EXERCISE DIRECTIONS:
Determine how many lines include the string "scene". Output that number only.

= = = =

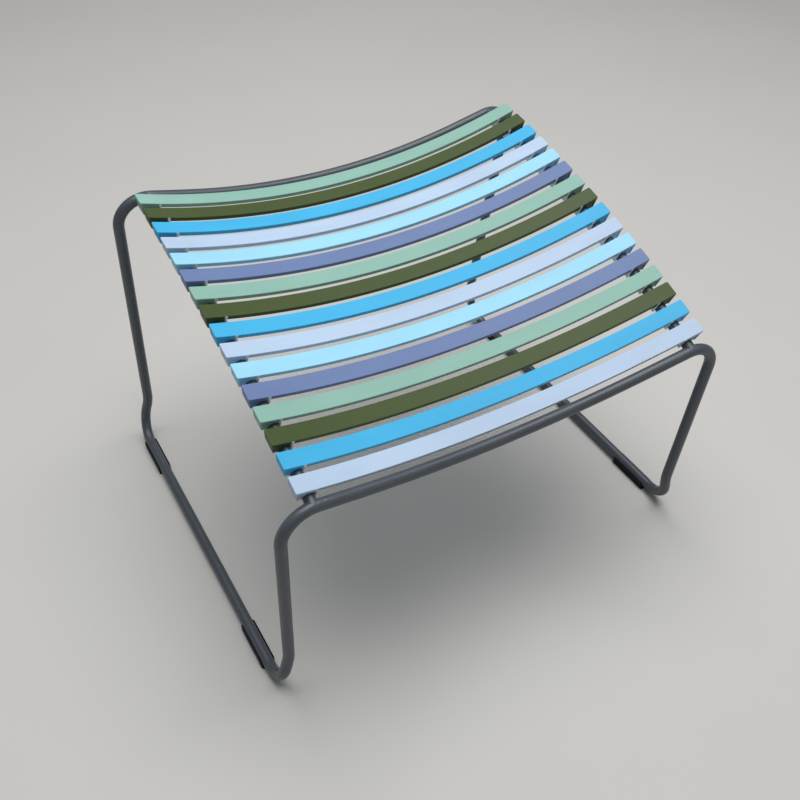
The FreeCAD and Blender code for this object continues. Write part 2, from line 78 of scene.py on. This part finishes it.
class Surface:
    """A material whose nodes are made one by one, in the object's own coordinates."""

    def __init__(self, name):
        self.material = bpy.data.materials.new(name)
        self.material.use_nodes = True
        self.tree = self.material.node_tree
        self.tree.nodes.clear()
        self.shader = self.node("ShaderNodeBsdfPrincipled")
        output = self.node("ShaderNodeOutputMaterial")
        self.join(self.shader.outputs["BSDF"], output.inputs["Surface"])
        self.place = self.node("ShaderNodeTexCoord").outputs["Object"]

    def node(self, kind, **settings):
        made = self.tree.nodes.new(kind)
        for name, value in settings.items():
            setattr(made, name, value)
        return made

    def join(self, source, target):
        self.tree.links.new(source, target)

    def fixed(self, **values):
        """Values that are the same all over, set on the shader's own sockets."""
        for name, value in values.items():
            self.shader.inputs[name.replace("_", " ")].default_value = value

    def stretched(self, factors):
        """The coordinates, scaled along each axis."""
        mapping = self.node("ShaderNodeMapping")
        mapping.inputs["Scale"].default_value = factors
        self.join(self.place, mapping.inputs["Vector"])
        return mapping.outputs["Vector"]

    def noise(self, scale, detail=2.0, place=None):
        """Smooth noise from 0 to 1, with this many cells to a metre."""
        texture = self.node("ShaderNodeTexNoise")
        texture.inputs["Scale"].default_value = scale
        texture.inputs["Detail"].default_value = detail
        self.join(place or self.place, texture.inputs["Vector"])
        return texture.outputs["Fac"]

    def remap(self, value, low, high, to_low, to_high):
        """One range of values carried to another, and held at its ends."""
        remap = self.node("ShaderNodeMapRange")
        for name, number in (("From Min", low), ("From Max", high), ("To Min", to_low), ("To Max", to_high)):
            remap.inputs[name].default_value = number
        self.join(value, remap.inputs["Value"])
        return remap.outputs["Result"]

    def maths(self, operation, *values):
        """Values put together by one operation."""
        maths = self.node("ShaderNodeMath", operation=operation)
        for socket, value in zip(maths.inputs, values):
            if isinstance(value, (int, float)):
                socket.default_value = value
            else:
                self.join(value, socket)
        return maths.outputs["Value"]

    def blend(self, factor, first, second):
        """A mix of two colours."""
        mix = self.node("ShaderNodeMix", data_type="RGBA")
        self.join(factor, mix.inputs["Factor"])
        for name, value in (("A", first), ("B", second)):
            socket = [item for item in mix.inputs if item.name == name and item.type == "RGBA"][0]
            if isinstance(value, tuple):
                socket.default_value = value
            else:
                self.join(value, socket)
        return [item for item in mix.outputs if item.type == "RGBA"][0]

    def bump(self, height, depth, base=None):
        """Relief of this depth in metres, on top of any earlier relief."""
        bump = self.node("ShaderNodeBump")
        bump.inputs["Distance"].default_value = depth
        self.join(height, bump.inputs["Height"])
        if base is not None:
            self.join(base, bump.inputs["Normal"])
        return bump.outputs["Normal"]

    def along(self, axis, vector):
        """One coordinate of a vector."""
        split = self.node("ShaderNodeSeparateXYZ")
        self.join(vector, split.inputs["Vector"])
        return split.outputs[axis]

    def facing_up(self):
        """1 where the surface faces up, 0 where it is upright or faces down."""
        normal = self.node("ShaderNodeNewGeometry").outputs["Normal"]
        return self.remap(self.along("Z", normal), 0.3, 0.95, 0.0, 1.0)

    def painted_rib_highlight(self):
        """Mask of a painted highlight: only the upright faces of each clip's inner rib get it."""
        side = self.maths("ABSOLUTE", self.along("X", self.place))
        near = self.maths("COMPARE", side, RIB_SIDE, RIB_HIGHLIGHT_HALF)
        upright = self.remap(self.facing_up(), 0.0, 0.4, 0.9, 0.0)
        return self.maths("MULTIPLY", near, upright)


def slat_plastic(name, colour):
    """Moulded outdoor plastic: fine satin texture, faint flow along the slat, dust, and a painted highlight
    on the ribs.
    """
    surface = Surface("slat_" + name)
    surface.fixed(IOR=1.48, Specular_IOR_Level=0.2)
    base = linear(colour)
    drift = surface.noise(9, 3)
    flow = surface.noise(90, 3, surface.stretched((0.06, 1, 1)))
    tone = surface.maths("ADD", surface.maths("MULTIPLY", drift, 0.6), surface.maths("MULTIPLY", flow, 0.4))
    tinted = surface.blend(surface.remap(tone, 0.3, 0.7, 0.0, 1.0), shade(base, 0.93), shade(base, 1.06))
    dust_spread = surface.remap(surface.noise(420, 6), 0.62, 0.84, 0.0, 0.16)
    dust = surface.maths("MULTIPLY", dust_spread, surface.facing_up())
    dusty = surface.blend(dust, tinted, linear(DUST_COLOUR))
    # Painted highlight: the ribs' upright faces are tinted near white in place of the light glinting on
    # them.
    coloured = surface.blend(surface.painted_rib_highlight(), dusty, linear(PAINTED_RIB_HIGHLIGHT_COLOUR))
    surface.join(coloured, surface.shader.inputs["Base Color"])
    dust_rough = surface.maths("MULTIPLY", dust, 0.5)
    rough = surface.maths("ADD", surface.remap(drift, 0.3, 0.7, 0.40, 0.50), dust_rough)
    surface.join(rough, surface.shader.inputs["Roughness"])
    waviness = surface.bump(surface.noise(28, 2), 0.0004)
    texture = surface.bump(surface.noise(2600, 3), 0.00004, waviness)
    surface.join(texture, surface.shader.inputs["Normal"])
    return surface.material


def powder_coat():
    """Dark grey powder coat: fine orange peel, satin, with pale scuffs and specks of dust."""
    surface = Surface("frame_powder_coat")
    surface.fixed(IOR=1.5)
    base = linear(POWDER_COLOUR)
    drift = surface.noise(14, 3)
    mottled = surface.noise(900, 3)
    half_mottled = surface.maths("MULTIPLY", mottled, 0.5)
    tone = surface.maths("ADD", surface.maths("MULTIPLY", drift, 0.5), half_mottled)
    coat = surface.blend(surface.remap(tone, 0.35, 0.65, 0.0, 1.0), shade(base, 0.86), shade(base, 1.14))
    specks = surface.remap(surface.noise(330, 2), 0.70, 0.78, 0.0, 0.5)
    coloured = surface.blend(specks, coat, linear(DUST_COLOUR))
    surface.join(coloured, surface.shader.inputs["Base Color"])
    surface.join(surface.remap(drift, 0.3, 0.7, 0.30, 0.42), surface.shader.inputs["Roughness"])
    surface.join(surface.bump(surface.noise(1500, 2), 0.00006), surface.shader.inputs["Normal"])
    return surface.material


def glide_plastic():
    """Black moulded nylon: matt, with a fine grain and a little wear."""
    surface = Surface("glide_black")
    surface.fixed(IOR=1.5, Specular_IOR_Level=0.12)
    base = linear(GLIDE_COLOUR)
    grain = surface.noise(1200, 4)
    worn = surface.remap(surface.noise(60, 5), 0.5, 0.75, 0.0, 1.0)
    surface.join(surface.blend(worn, base, shade(base, 1.6)), surface.shader.inputs["Base Color"])
    surface.join(surface.remap(worn, 0.0, 1.0, 0.5, 0.68), surface.shader.inputs["Roughness"])
    surface.join(surface.bump(grain, 0.00006), surface.shader.inputs["Normal"])
    return surface.material


def sleeve_steel():
    """Bare drawn steel, with fine lines along the tube."""
    surface = Surface("sleeve_steel")
    surface.fixed(Metallic=1.0)
    base = linear(SLEEVE_COLOUR)
    lines = surface.noise(900, 3, surface.stretched((1, 0.03, 1)))
    coloured = surface.blend(lines, shade(base, 0.8), shade(base, 1.1))
    surface.join(coloured, surface.shader.inputs["Base Color"])
    surface.join(surface.remap(lines, 0.3, 0.7, 0.3, 0.45), surface.shader.inputs["Roughness"])
    return surface.material


def floor_material():
    """A plain pale floor with hardly any texture."""
    surface = Surface("floor")
    base = linear(FLOOR_COLOUR)
    drift = surface.noise(3, 4)
    coloured = surface.blend(drift, shade(base, 0.97), shade(base, 1.03))
    surface.join(coloured, surface.shader.inputs["Base Color"])
    surface.fixed(Roughness=0.75)
    return surface.material


def coat(node, material):
    """Give a CAD node its material."""
    for material_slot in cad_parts[node].material_slots:
        material_slot.material = material


def coat_frame():
    """Materials for every CAD node."""
    plastics = [slat_plastic(name, colour) for name, colour in SLAT_COLOURS]
    for number in range(1, SLAT_COUNT + 1):
        coat("slat_%02d" % number, plastics[(number - 1) % len(plastics)])
    powder = powder_coat()
    for node in ("front_frame_tube", "rear_frame_tube", "left_slat_rail", "right_slat_rail"):
        coat(node, powder)
    steel = sleeve_steel()
    glide = glide_plastic()
    for side in ("left", "right"):
        coat(side + "_runner_sleeve", steel)
        coat("front_%s_glide" % side, glide)
        coat("rear_%s_glide" % side, glide)


def add_floor():
    bpy.ops.mesh.primitive_circle_add(vertices=FLOOR_CORNERS, radius=FLOOR_RADIUS, fill_type="NGON")
    floor = bpy.context.object
    floor.name = "floor"
    floor.data.materials.append(floor_material())


def add_area_light(name, place, size, power):
    data = bpy.data.lights.new(name, "AREA")
    data.shape = "SQUARE"
    data.size = size
    data.energy = power
    light = bpy.data.objects.new(name, data)
    bpy.context.scene.collection.objects.link(light)
    light.location = place
    light.rotation_euler = (Vector(LIGHT_AIM) - Vector(place)).to_track_quat("-Z", "Y").to_euler()


def add_lights():
    """A big soft light overhead, a weak one in front, and a pale sky."""
    add_area_light("overhead", OVERHEAD_PLACE, OVERHEAD_SIZE, OVERHEAD_POWER)
    add_area_light("front_fill", FILL_PLACE, FILL_SIZE, FILL_POWER)
    world = bpy.data.worlds.new("studio")
    bpy.context.scene.world = world
    world.use_nodes = True
    background = world.node_tree.nodes["Background"]
    background.inputs["Color"].default_value = SKY_COLOUR
    background.inputs["Strength"].default_value = SKY_STRENGTH


def add_camera():
    data = bpy.data.cameras.new("camera")
    data.lens = CAMERA_LENS
    data.sensor_width = CAMERA_SENSOR
    data.shift_x, data.shift_y = CAMERA_SHIFT
    camera = bpy.data.objects.new("camera", data)
    bpy.context.scene.collection.objects.link(camera)
    camera.location = CAMERA_PLACE
    heading = Euler((0, 0, math.radians(CAMERA_HEADING))).to_quaternion()
    tilt = Euler((math.radians(CAMERA_TILT), 0, 0)).to_quaternion()
    roll = Euler((0, 0, math.radians(CAMERA_ROLL))).to_quaternion()
    camera.rotation_mode = "QUATERNION"
    camera.rotation_quaternion = heading @ tilt @ roll
    bpy.context.scene.camera = camera


coat_frame()
add_floor()
add_lights()
add_camera()
bpy.context.scene.view_settings.view_transform = "Standard"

= = = =

ANSWER TO THE TASK:
6